Onlar da televizyonlarının karşısında hayıflanıp durdular:
- Vay be adama bak. Bir yolunu bulsam da ben de bu çevrenin içine girsem. Ben de meşhur olsam, ben de onlar gibi yaşasam!..
Maalesef, yaptığımız işin, günlerdir sürdürdüğümüz yayınların ortaya çıkardığı sonuç bu!

***
Ağca dışarı çıktı, bizim aklımız da başımıza yeni geldi...
İpekçi Suikastı'nın arkasının karanlık olduğunu söylüyoruz. Ağca'nın arkasında son derece derin ve karmaşık ilişkilerin bulunduğundan bahsediyoruz. "Fırsat bu fırsat, haydi" diye çağrılar yapıyoruz:
- Gelin, Ağca'nın arkasındaki karanlık bağlantıları çözelim.
Çözelim, ama çok geç kaldık!
1970'lerin sonunda ve 1980'lerin başında bu işi yapacaktık. İşin kolaycılığına kaçıp, olayı "sağ-sol çatışmasına" bağlamayacaktık. İpekçi Cinayetinden siyasi raht sağlamaya çalışmayacaktık. Cinayetin üzerinde karatma uygulamaya çalışan çevrelerin oyunlarına gelmeyecektik.
En önemlisi kavga etmeyecektik.
12 Eylül İhtilal Yönetimi de benzer yollar izlemeyecekti. Elindeki imkanları basit hesaplar uğruna harcamayacaktı. Enerjisini sağdan, soldan toplanan gençlere işkence yaparak ve suç isnat etmeye çalışarak harcamayacaktı. Gerçek ve net hedeflere yönelecekti.

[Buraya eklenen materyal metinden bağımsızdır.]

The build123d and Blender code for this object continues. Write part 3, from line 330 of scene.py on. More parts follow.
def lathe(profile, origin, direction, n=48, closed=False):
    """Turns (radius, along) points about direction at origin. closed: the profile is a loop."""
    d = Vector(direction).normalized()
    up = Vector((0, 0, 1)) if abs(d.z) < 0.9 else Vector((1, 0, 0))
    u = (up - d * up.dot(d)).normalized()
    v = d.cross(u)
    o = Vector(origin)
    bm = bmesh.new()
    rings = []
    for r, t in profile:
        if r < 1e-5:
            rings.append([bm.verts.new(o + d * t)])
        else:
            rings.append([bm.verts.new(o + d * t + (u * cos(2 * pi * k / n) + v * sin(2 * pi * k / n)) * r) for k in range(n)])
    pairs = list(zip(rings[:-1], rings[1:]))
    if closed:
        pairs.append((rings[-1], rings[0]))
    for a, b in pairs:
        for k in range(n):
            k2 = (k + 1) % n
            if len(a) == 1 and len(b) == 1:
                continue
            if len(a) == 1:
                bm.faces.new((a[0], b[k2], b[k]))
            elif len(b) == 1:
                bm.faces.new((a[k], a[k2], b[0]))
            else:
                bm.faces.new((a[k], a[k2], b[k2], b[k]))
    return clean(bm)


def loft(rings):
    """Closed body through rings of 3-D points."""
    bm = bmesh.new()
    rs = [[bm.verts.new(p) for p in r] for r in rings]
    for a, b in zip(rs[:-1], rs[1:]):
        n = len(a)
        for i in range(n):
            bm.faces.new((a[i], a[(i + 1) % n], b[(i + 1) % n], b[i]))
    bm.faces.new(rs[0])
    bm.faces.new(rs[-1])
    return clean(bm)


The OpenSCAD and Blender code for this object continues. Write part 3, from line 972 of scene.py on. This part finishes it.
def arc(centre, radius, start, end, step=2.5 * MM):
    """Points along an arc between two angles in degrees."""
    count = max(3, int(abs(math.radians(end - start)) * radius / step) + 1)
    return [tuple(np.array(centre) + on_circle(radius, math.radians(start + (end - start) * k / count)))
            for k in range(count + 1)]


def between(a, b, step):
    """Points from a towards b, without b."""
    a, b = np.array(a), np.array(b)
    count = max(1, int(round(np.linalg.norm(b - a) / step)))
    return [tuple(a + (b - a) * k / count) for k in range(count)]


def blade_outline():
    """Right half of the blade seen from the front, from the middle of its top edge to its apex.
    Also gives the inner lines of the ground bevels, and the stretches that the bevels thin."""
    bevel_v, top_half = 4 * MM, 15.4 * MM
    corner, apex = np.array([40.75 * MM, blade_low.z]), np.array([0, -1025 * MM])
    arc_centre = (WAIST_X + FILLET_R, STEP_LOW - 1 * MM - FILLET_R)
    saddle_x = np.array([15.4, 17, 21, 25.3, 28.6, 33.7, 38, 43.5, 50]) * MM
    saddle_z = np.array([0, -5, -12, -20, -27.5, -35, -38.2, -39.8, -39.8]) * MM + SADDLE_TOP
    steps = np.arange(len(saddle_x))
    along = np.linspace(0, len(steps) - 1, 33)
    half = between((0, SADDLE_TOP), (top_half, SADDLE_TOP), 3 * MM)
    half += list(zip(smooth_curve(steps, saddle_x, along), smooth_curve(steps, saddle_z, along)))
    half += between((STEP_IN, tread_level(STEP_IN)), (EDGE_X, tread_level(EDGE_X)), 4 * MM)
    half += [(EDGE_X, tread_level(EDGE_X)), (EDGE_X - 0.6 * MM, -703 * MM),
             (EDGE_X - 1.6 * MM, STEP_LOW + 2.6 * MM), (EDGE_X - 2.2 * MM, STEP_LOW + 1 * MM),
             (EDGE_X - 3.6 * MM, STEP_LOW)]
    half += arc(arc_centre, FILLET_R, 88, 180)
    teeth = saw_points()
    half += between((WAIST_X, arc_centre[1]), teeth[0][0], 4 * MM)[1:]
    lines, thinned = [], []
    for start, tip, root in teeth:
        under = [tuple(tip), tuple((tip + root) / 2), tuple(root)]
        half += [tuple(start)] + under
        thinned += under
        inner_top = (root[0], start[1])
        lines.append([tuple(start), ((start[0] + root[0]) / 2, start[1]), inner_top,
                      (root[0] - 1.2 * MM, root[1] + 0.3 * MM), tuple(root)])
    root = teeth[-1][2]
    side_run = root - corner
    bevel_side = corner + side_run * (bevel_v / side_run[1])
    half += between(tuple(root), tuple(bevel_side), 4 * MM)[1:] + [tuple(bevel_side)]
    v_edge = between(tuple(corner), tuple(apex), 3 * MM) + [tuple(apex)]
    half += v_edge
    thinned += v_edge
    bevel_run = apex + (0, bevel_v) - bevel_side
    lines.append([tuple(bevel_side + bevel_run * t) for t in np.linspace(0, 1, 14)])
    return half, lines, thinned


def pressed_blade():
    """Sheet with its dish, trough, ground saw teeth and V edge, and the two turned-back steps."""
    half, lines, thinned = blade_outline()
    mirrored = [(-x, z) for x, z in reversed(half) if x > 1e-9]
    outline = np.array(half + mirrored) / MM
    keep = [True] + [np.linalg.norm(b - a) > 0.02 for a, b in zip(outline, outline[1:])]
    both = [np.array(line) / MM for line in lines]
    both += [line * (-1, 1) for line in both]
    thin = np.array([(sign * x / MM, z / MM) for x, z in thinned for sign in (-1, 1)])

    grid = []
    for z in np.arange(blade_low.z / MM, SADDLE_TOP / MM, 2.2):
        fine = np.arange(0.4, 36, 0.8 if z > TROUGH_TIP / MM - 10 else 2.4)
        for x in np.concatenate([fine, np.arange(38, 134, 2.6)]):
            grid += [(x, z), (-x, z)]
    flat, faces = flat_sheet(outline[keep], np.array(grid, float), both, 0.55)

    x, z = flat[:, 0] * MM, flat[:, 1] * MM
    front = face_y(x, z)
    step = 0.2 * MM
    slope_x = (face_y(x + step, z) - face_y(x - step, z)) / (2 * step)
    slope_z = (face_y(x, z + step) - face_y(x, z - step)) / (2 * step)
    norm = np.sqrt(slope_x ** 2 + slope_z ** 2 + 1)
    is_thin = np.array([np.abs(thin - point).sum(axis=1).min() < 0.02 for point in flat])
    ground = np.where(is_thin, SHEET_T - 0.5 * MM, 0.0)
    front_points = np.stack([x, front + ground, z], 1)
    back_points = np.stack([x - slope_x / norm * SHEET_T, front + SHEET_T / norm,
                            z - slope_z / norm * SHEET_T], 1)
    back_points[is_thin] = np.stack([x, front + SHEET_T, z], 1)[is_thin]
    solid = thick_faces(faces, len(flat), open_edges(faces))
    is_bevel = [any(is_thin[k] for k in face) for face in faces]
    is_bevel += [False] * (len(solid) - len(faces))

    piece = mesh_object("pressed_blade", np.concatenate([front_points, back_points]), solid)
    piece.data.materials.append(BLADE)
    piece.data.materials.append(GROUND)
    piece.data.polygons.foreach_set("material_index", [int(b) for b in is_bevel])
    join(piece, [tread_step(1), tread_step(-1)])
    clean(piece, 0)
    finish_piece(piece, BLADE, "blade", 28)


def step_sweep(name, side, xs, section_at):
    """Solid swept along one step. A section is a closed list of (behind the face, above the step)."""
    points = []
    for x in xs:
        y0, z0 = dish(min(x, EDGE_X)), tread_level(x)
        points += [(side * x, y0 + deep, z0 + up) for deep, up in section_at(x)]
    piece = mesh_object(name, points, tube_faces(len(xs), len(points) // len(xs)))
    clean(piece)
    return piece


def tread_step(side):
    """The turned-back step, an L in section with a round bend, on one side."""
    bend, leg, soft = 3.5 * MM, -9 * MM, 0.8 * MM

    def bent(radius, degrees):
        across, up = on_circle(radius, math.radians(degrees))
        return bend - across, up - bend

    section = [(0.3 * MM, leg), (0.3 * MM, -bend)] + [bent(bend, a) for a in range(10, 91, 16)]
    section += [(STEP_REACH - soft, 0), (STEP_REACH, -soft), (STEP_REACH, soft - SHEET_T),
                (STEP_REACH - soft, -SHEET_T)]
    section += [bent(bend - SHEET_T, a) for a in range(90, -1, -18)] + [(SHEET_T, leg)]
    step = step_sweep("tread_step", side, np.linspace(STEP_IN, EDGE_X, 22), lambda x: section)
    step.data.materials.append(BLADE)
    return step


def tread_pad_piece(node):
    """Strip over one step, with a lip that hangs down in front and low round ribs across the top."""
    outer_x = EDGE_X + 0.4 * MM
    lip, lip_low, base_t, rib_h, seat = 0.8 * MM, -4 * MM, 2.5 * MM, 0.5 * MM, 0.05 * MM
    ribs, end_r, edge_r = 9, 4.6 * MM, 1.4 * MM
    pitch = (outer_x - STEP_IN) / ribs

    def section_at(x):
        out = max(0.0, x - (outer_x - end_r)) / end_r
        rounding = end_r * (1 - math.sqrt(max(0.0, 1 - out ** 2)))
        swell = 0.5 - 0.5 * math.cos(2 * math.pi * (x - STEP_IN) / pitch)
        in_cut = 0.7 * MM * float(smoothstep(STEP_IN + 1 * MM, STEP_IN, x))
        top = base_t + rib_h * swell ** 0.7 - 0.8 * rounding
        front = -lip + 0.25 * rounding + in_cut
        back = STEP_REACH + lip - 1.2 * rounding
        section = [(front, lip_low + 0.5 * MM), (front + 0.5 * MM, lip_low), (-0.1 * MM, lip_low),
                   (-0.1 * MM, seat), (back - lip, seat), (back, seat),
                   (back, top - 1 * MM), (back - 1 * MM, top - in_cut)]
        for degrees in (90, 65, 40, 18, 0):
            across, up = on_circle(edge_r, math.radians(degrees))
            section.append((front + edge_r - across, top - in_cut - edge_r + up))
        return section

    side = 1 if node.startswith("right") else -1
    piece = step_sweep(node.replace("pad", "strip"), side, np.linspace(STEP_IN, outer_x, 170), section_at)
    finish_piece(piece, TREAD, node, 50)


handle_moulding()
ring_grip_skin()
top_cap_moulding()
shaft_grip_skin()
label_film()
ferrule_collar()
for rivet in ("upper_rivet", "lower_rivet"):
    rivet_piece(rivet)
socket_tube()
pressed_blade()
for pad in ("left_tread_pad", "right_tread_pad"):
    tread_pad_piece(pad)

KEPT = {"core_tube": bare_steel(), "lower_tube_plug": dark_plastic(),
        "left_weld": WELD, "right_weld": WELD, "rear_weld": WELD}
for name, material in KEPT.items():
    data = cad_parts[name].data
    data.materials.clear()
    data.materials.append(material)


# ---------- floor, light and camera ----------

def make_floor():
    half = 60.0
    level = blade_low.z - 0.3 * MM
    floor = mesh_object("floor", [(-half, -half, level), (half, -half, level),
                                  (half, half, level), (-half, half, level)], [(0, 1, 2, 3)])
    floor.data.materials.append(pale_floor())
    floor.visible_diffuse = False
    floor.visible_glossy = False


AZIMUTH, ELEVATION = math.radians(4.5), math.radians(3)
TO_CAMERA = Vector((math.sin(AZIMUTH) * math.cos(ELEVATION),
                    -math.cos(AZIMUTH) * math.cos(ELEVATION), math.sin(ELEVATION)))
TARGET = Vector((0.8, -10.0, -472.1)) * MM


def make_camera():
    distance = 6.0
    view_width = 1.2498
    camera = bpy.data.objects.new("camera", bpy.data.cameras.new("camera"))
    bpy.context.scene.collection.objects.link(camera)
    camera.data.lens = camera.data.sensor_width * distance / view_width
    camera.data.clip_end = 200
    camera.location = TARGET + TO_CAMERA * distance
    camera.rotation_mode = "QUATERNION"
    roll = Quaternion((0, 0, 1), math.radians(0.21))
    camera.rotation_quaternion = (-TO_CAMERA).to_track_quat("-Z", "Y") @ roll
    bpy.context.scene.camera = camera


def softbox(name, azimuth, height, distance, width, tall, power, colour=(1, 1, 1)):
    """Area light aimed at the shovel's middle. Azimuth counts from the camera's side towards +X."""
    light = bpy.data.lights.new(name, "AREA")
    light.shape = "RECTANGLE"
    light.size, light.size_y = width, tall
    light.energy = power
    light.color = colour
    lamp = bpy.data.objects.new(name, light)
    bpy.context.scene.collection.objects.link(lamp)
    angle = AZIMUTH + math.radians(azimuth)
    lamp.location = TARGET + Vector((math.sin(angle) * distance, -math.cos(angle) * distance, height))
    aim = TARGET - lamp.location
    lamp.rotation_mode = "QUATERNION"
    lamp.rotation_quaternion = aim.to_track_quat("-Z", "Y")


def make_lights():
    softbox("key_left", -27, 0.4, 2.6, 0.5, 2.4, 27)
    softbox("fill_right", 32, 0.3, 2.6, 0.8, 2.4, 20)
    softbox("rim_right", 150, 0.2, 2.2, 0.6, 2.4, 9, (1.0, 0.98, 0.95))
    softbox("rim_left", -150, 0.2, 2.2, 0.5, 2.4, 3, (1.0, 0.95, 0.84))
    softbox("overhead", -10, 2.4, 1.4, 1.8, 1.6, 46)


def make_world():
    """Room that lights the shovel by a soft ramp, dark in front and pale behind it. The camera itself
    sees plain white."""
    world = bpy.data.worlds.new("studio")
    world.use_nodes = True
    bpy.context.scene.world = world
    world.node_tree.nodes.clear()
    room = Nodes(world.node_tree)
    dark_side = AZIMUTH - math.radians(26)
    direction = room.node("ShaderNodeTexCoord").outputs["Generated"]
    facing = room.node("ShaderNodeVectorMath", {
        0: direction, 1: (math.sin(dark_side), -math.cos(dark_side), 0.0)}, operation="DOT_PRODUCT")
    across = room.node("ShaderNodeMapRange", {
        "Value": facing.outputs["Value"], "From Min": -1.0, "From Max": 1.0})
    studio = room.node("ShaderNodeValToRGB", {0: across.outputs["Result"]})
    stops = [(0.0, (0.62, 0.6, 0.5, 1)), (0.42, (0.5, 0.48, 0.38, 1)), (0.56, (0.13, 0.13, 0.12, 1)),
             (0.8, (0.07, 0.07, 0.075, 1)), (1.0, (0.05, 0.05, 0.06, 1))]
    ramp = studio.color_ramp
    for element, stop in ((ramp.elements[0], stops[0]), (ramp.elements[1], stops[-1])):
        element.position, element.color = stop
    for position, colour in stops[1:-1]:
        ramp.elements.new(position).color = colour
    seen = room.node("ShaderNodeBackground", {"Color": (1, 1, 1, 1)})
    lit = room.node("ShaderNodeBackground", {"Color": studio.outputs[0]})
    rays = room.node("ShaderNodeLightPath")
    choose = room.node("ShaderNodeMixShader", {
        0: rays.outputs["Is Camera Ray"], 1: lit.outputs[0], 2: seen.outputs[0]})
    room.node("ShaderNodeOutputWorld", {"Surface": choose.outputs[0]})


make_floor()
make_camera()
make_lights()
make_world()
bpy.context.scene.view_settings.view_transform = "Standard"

Üstelik, elinde çok büyük imkan vardı...
O dönemde, devletin içindeki rant çetelerine doğru dönülebilirdi. Onların üzerine gidilebilirdi. Bu yönde bir irade ortaya konulabilirdi.
Nedense tam tersi yapıldı!
İhtilal öncesi Türkiye'de nasıl bir karartma uygulanıyorsa, ihtilalin ardından da aynı karatma devam etti.
Aradan 30 yıldan fazla geçti. Şimdi çağrılar yapıp "haydi" diyoruz:
- Var mısınız?
"Evet varız"
diye herkes ortaya fırlasa ne fark eder? Bugün bazıları toprak altında yatan sorumluların hangi birini bulacaksınız?
Atı alan çoktan Üsküdar'ı geçti beyler!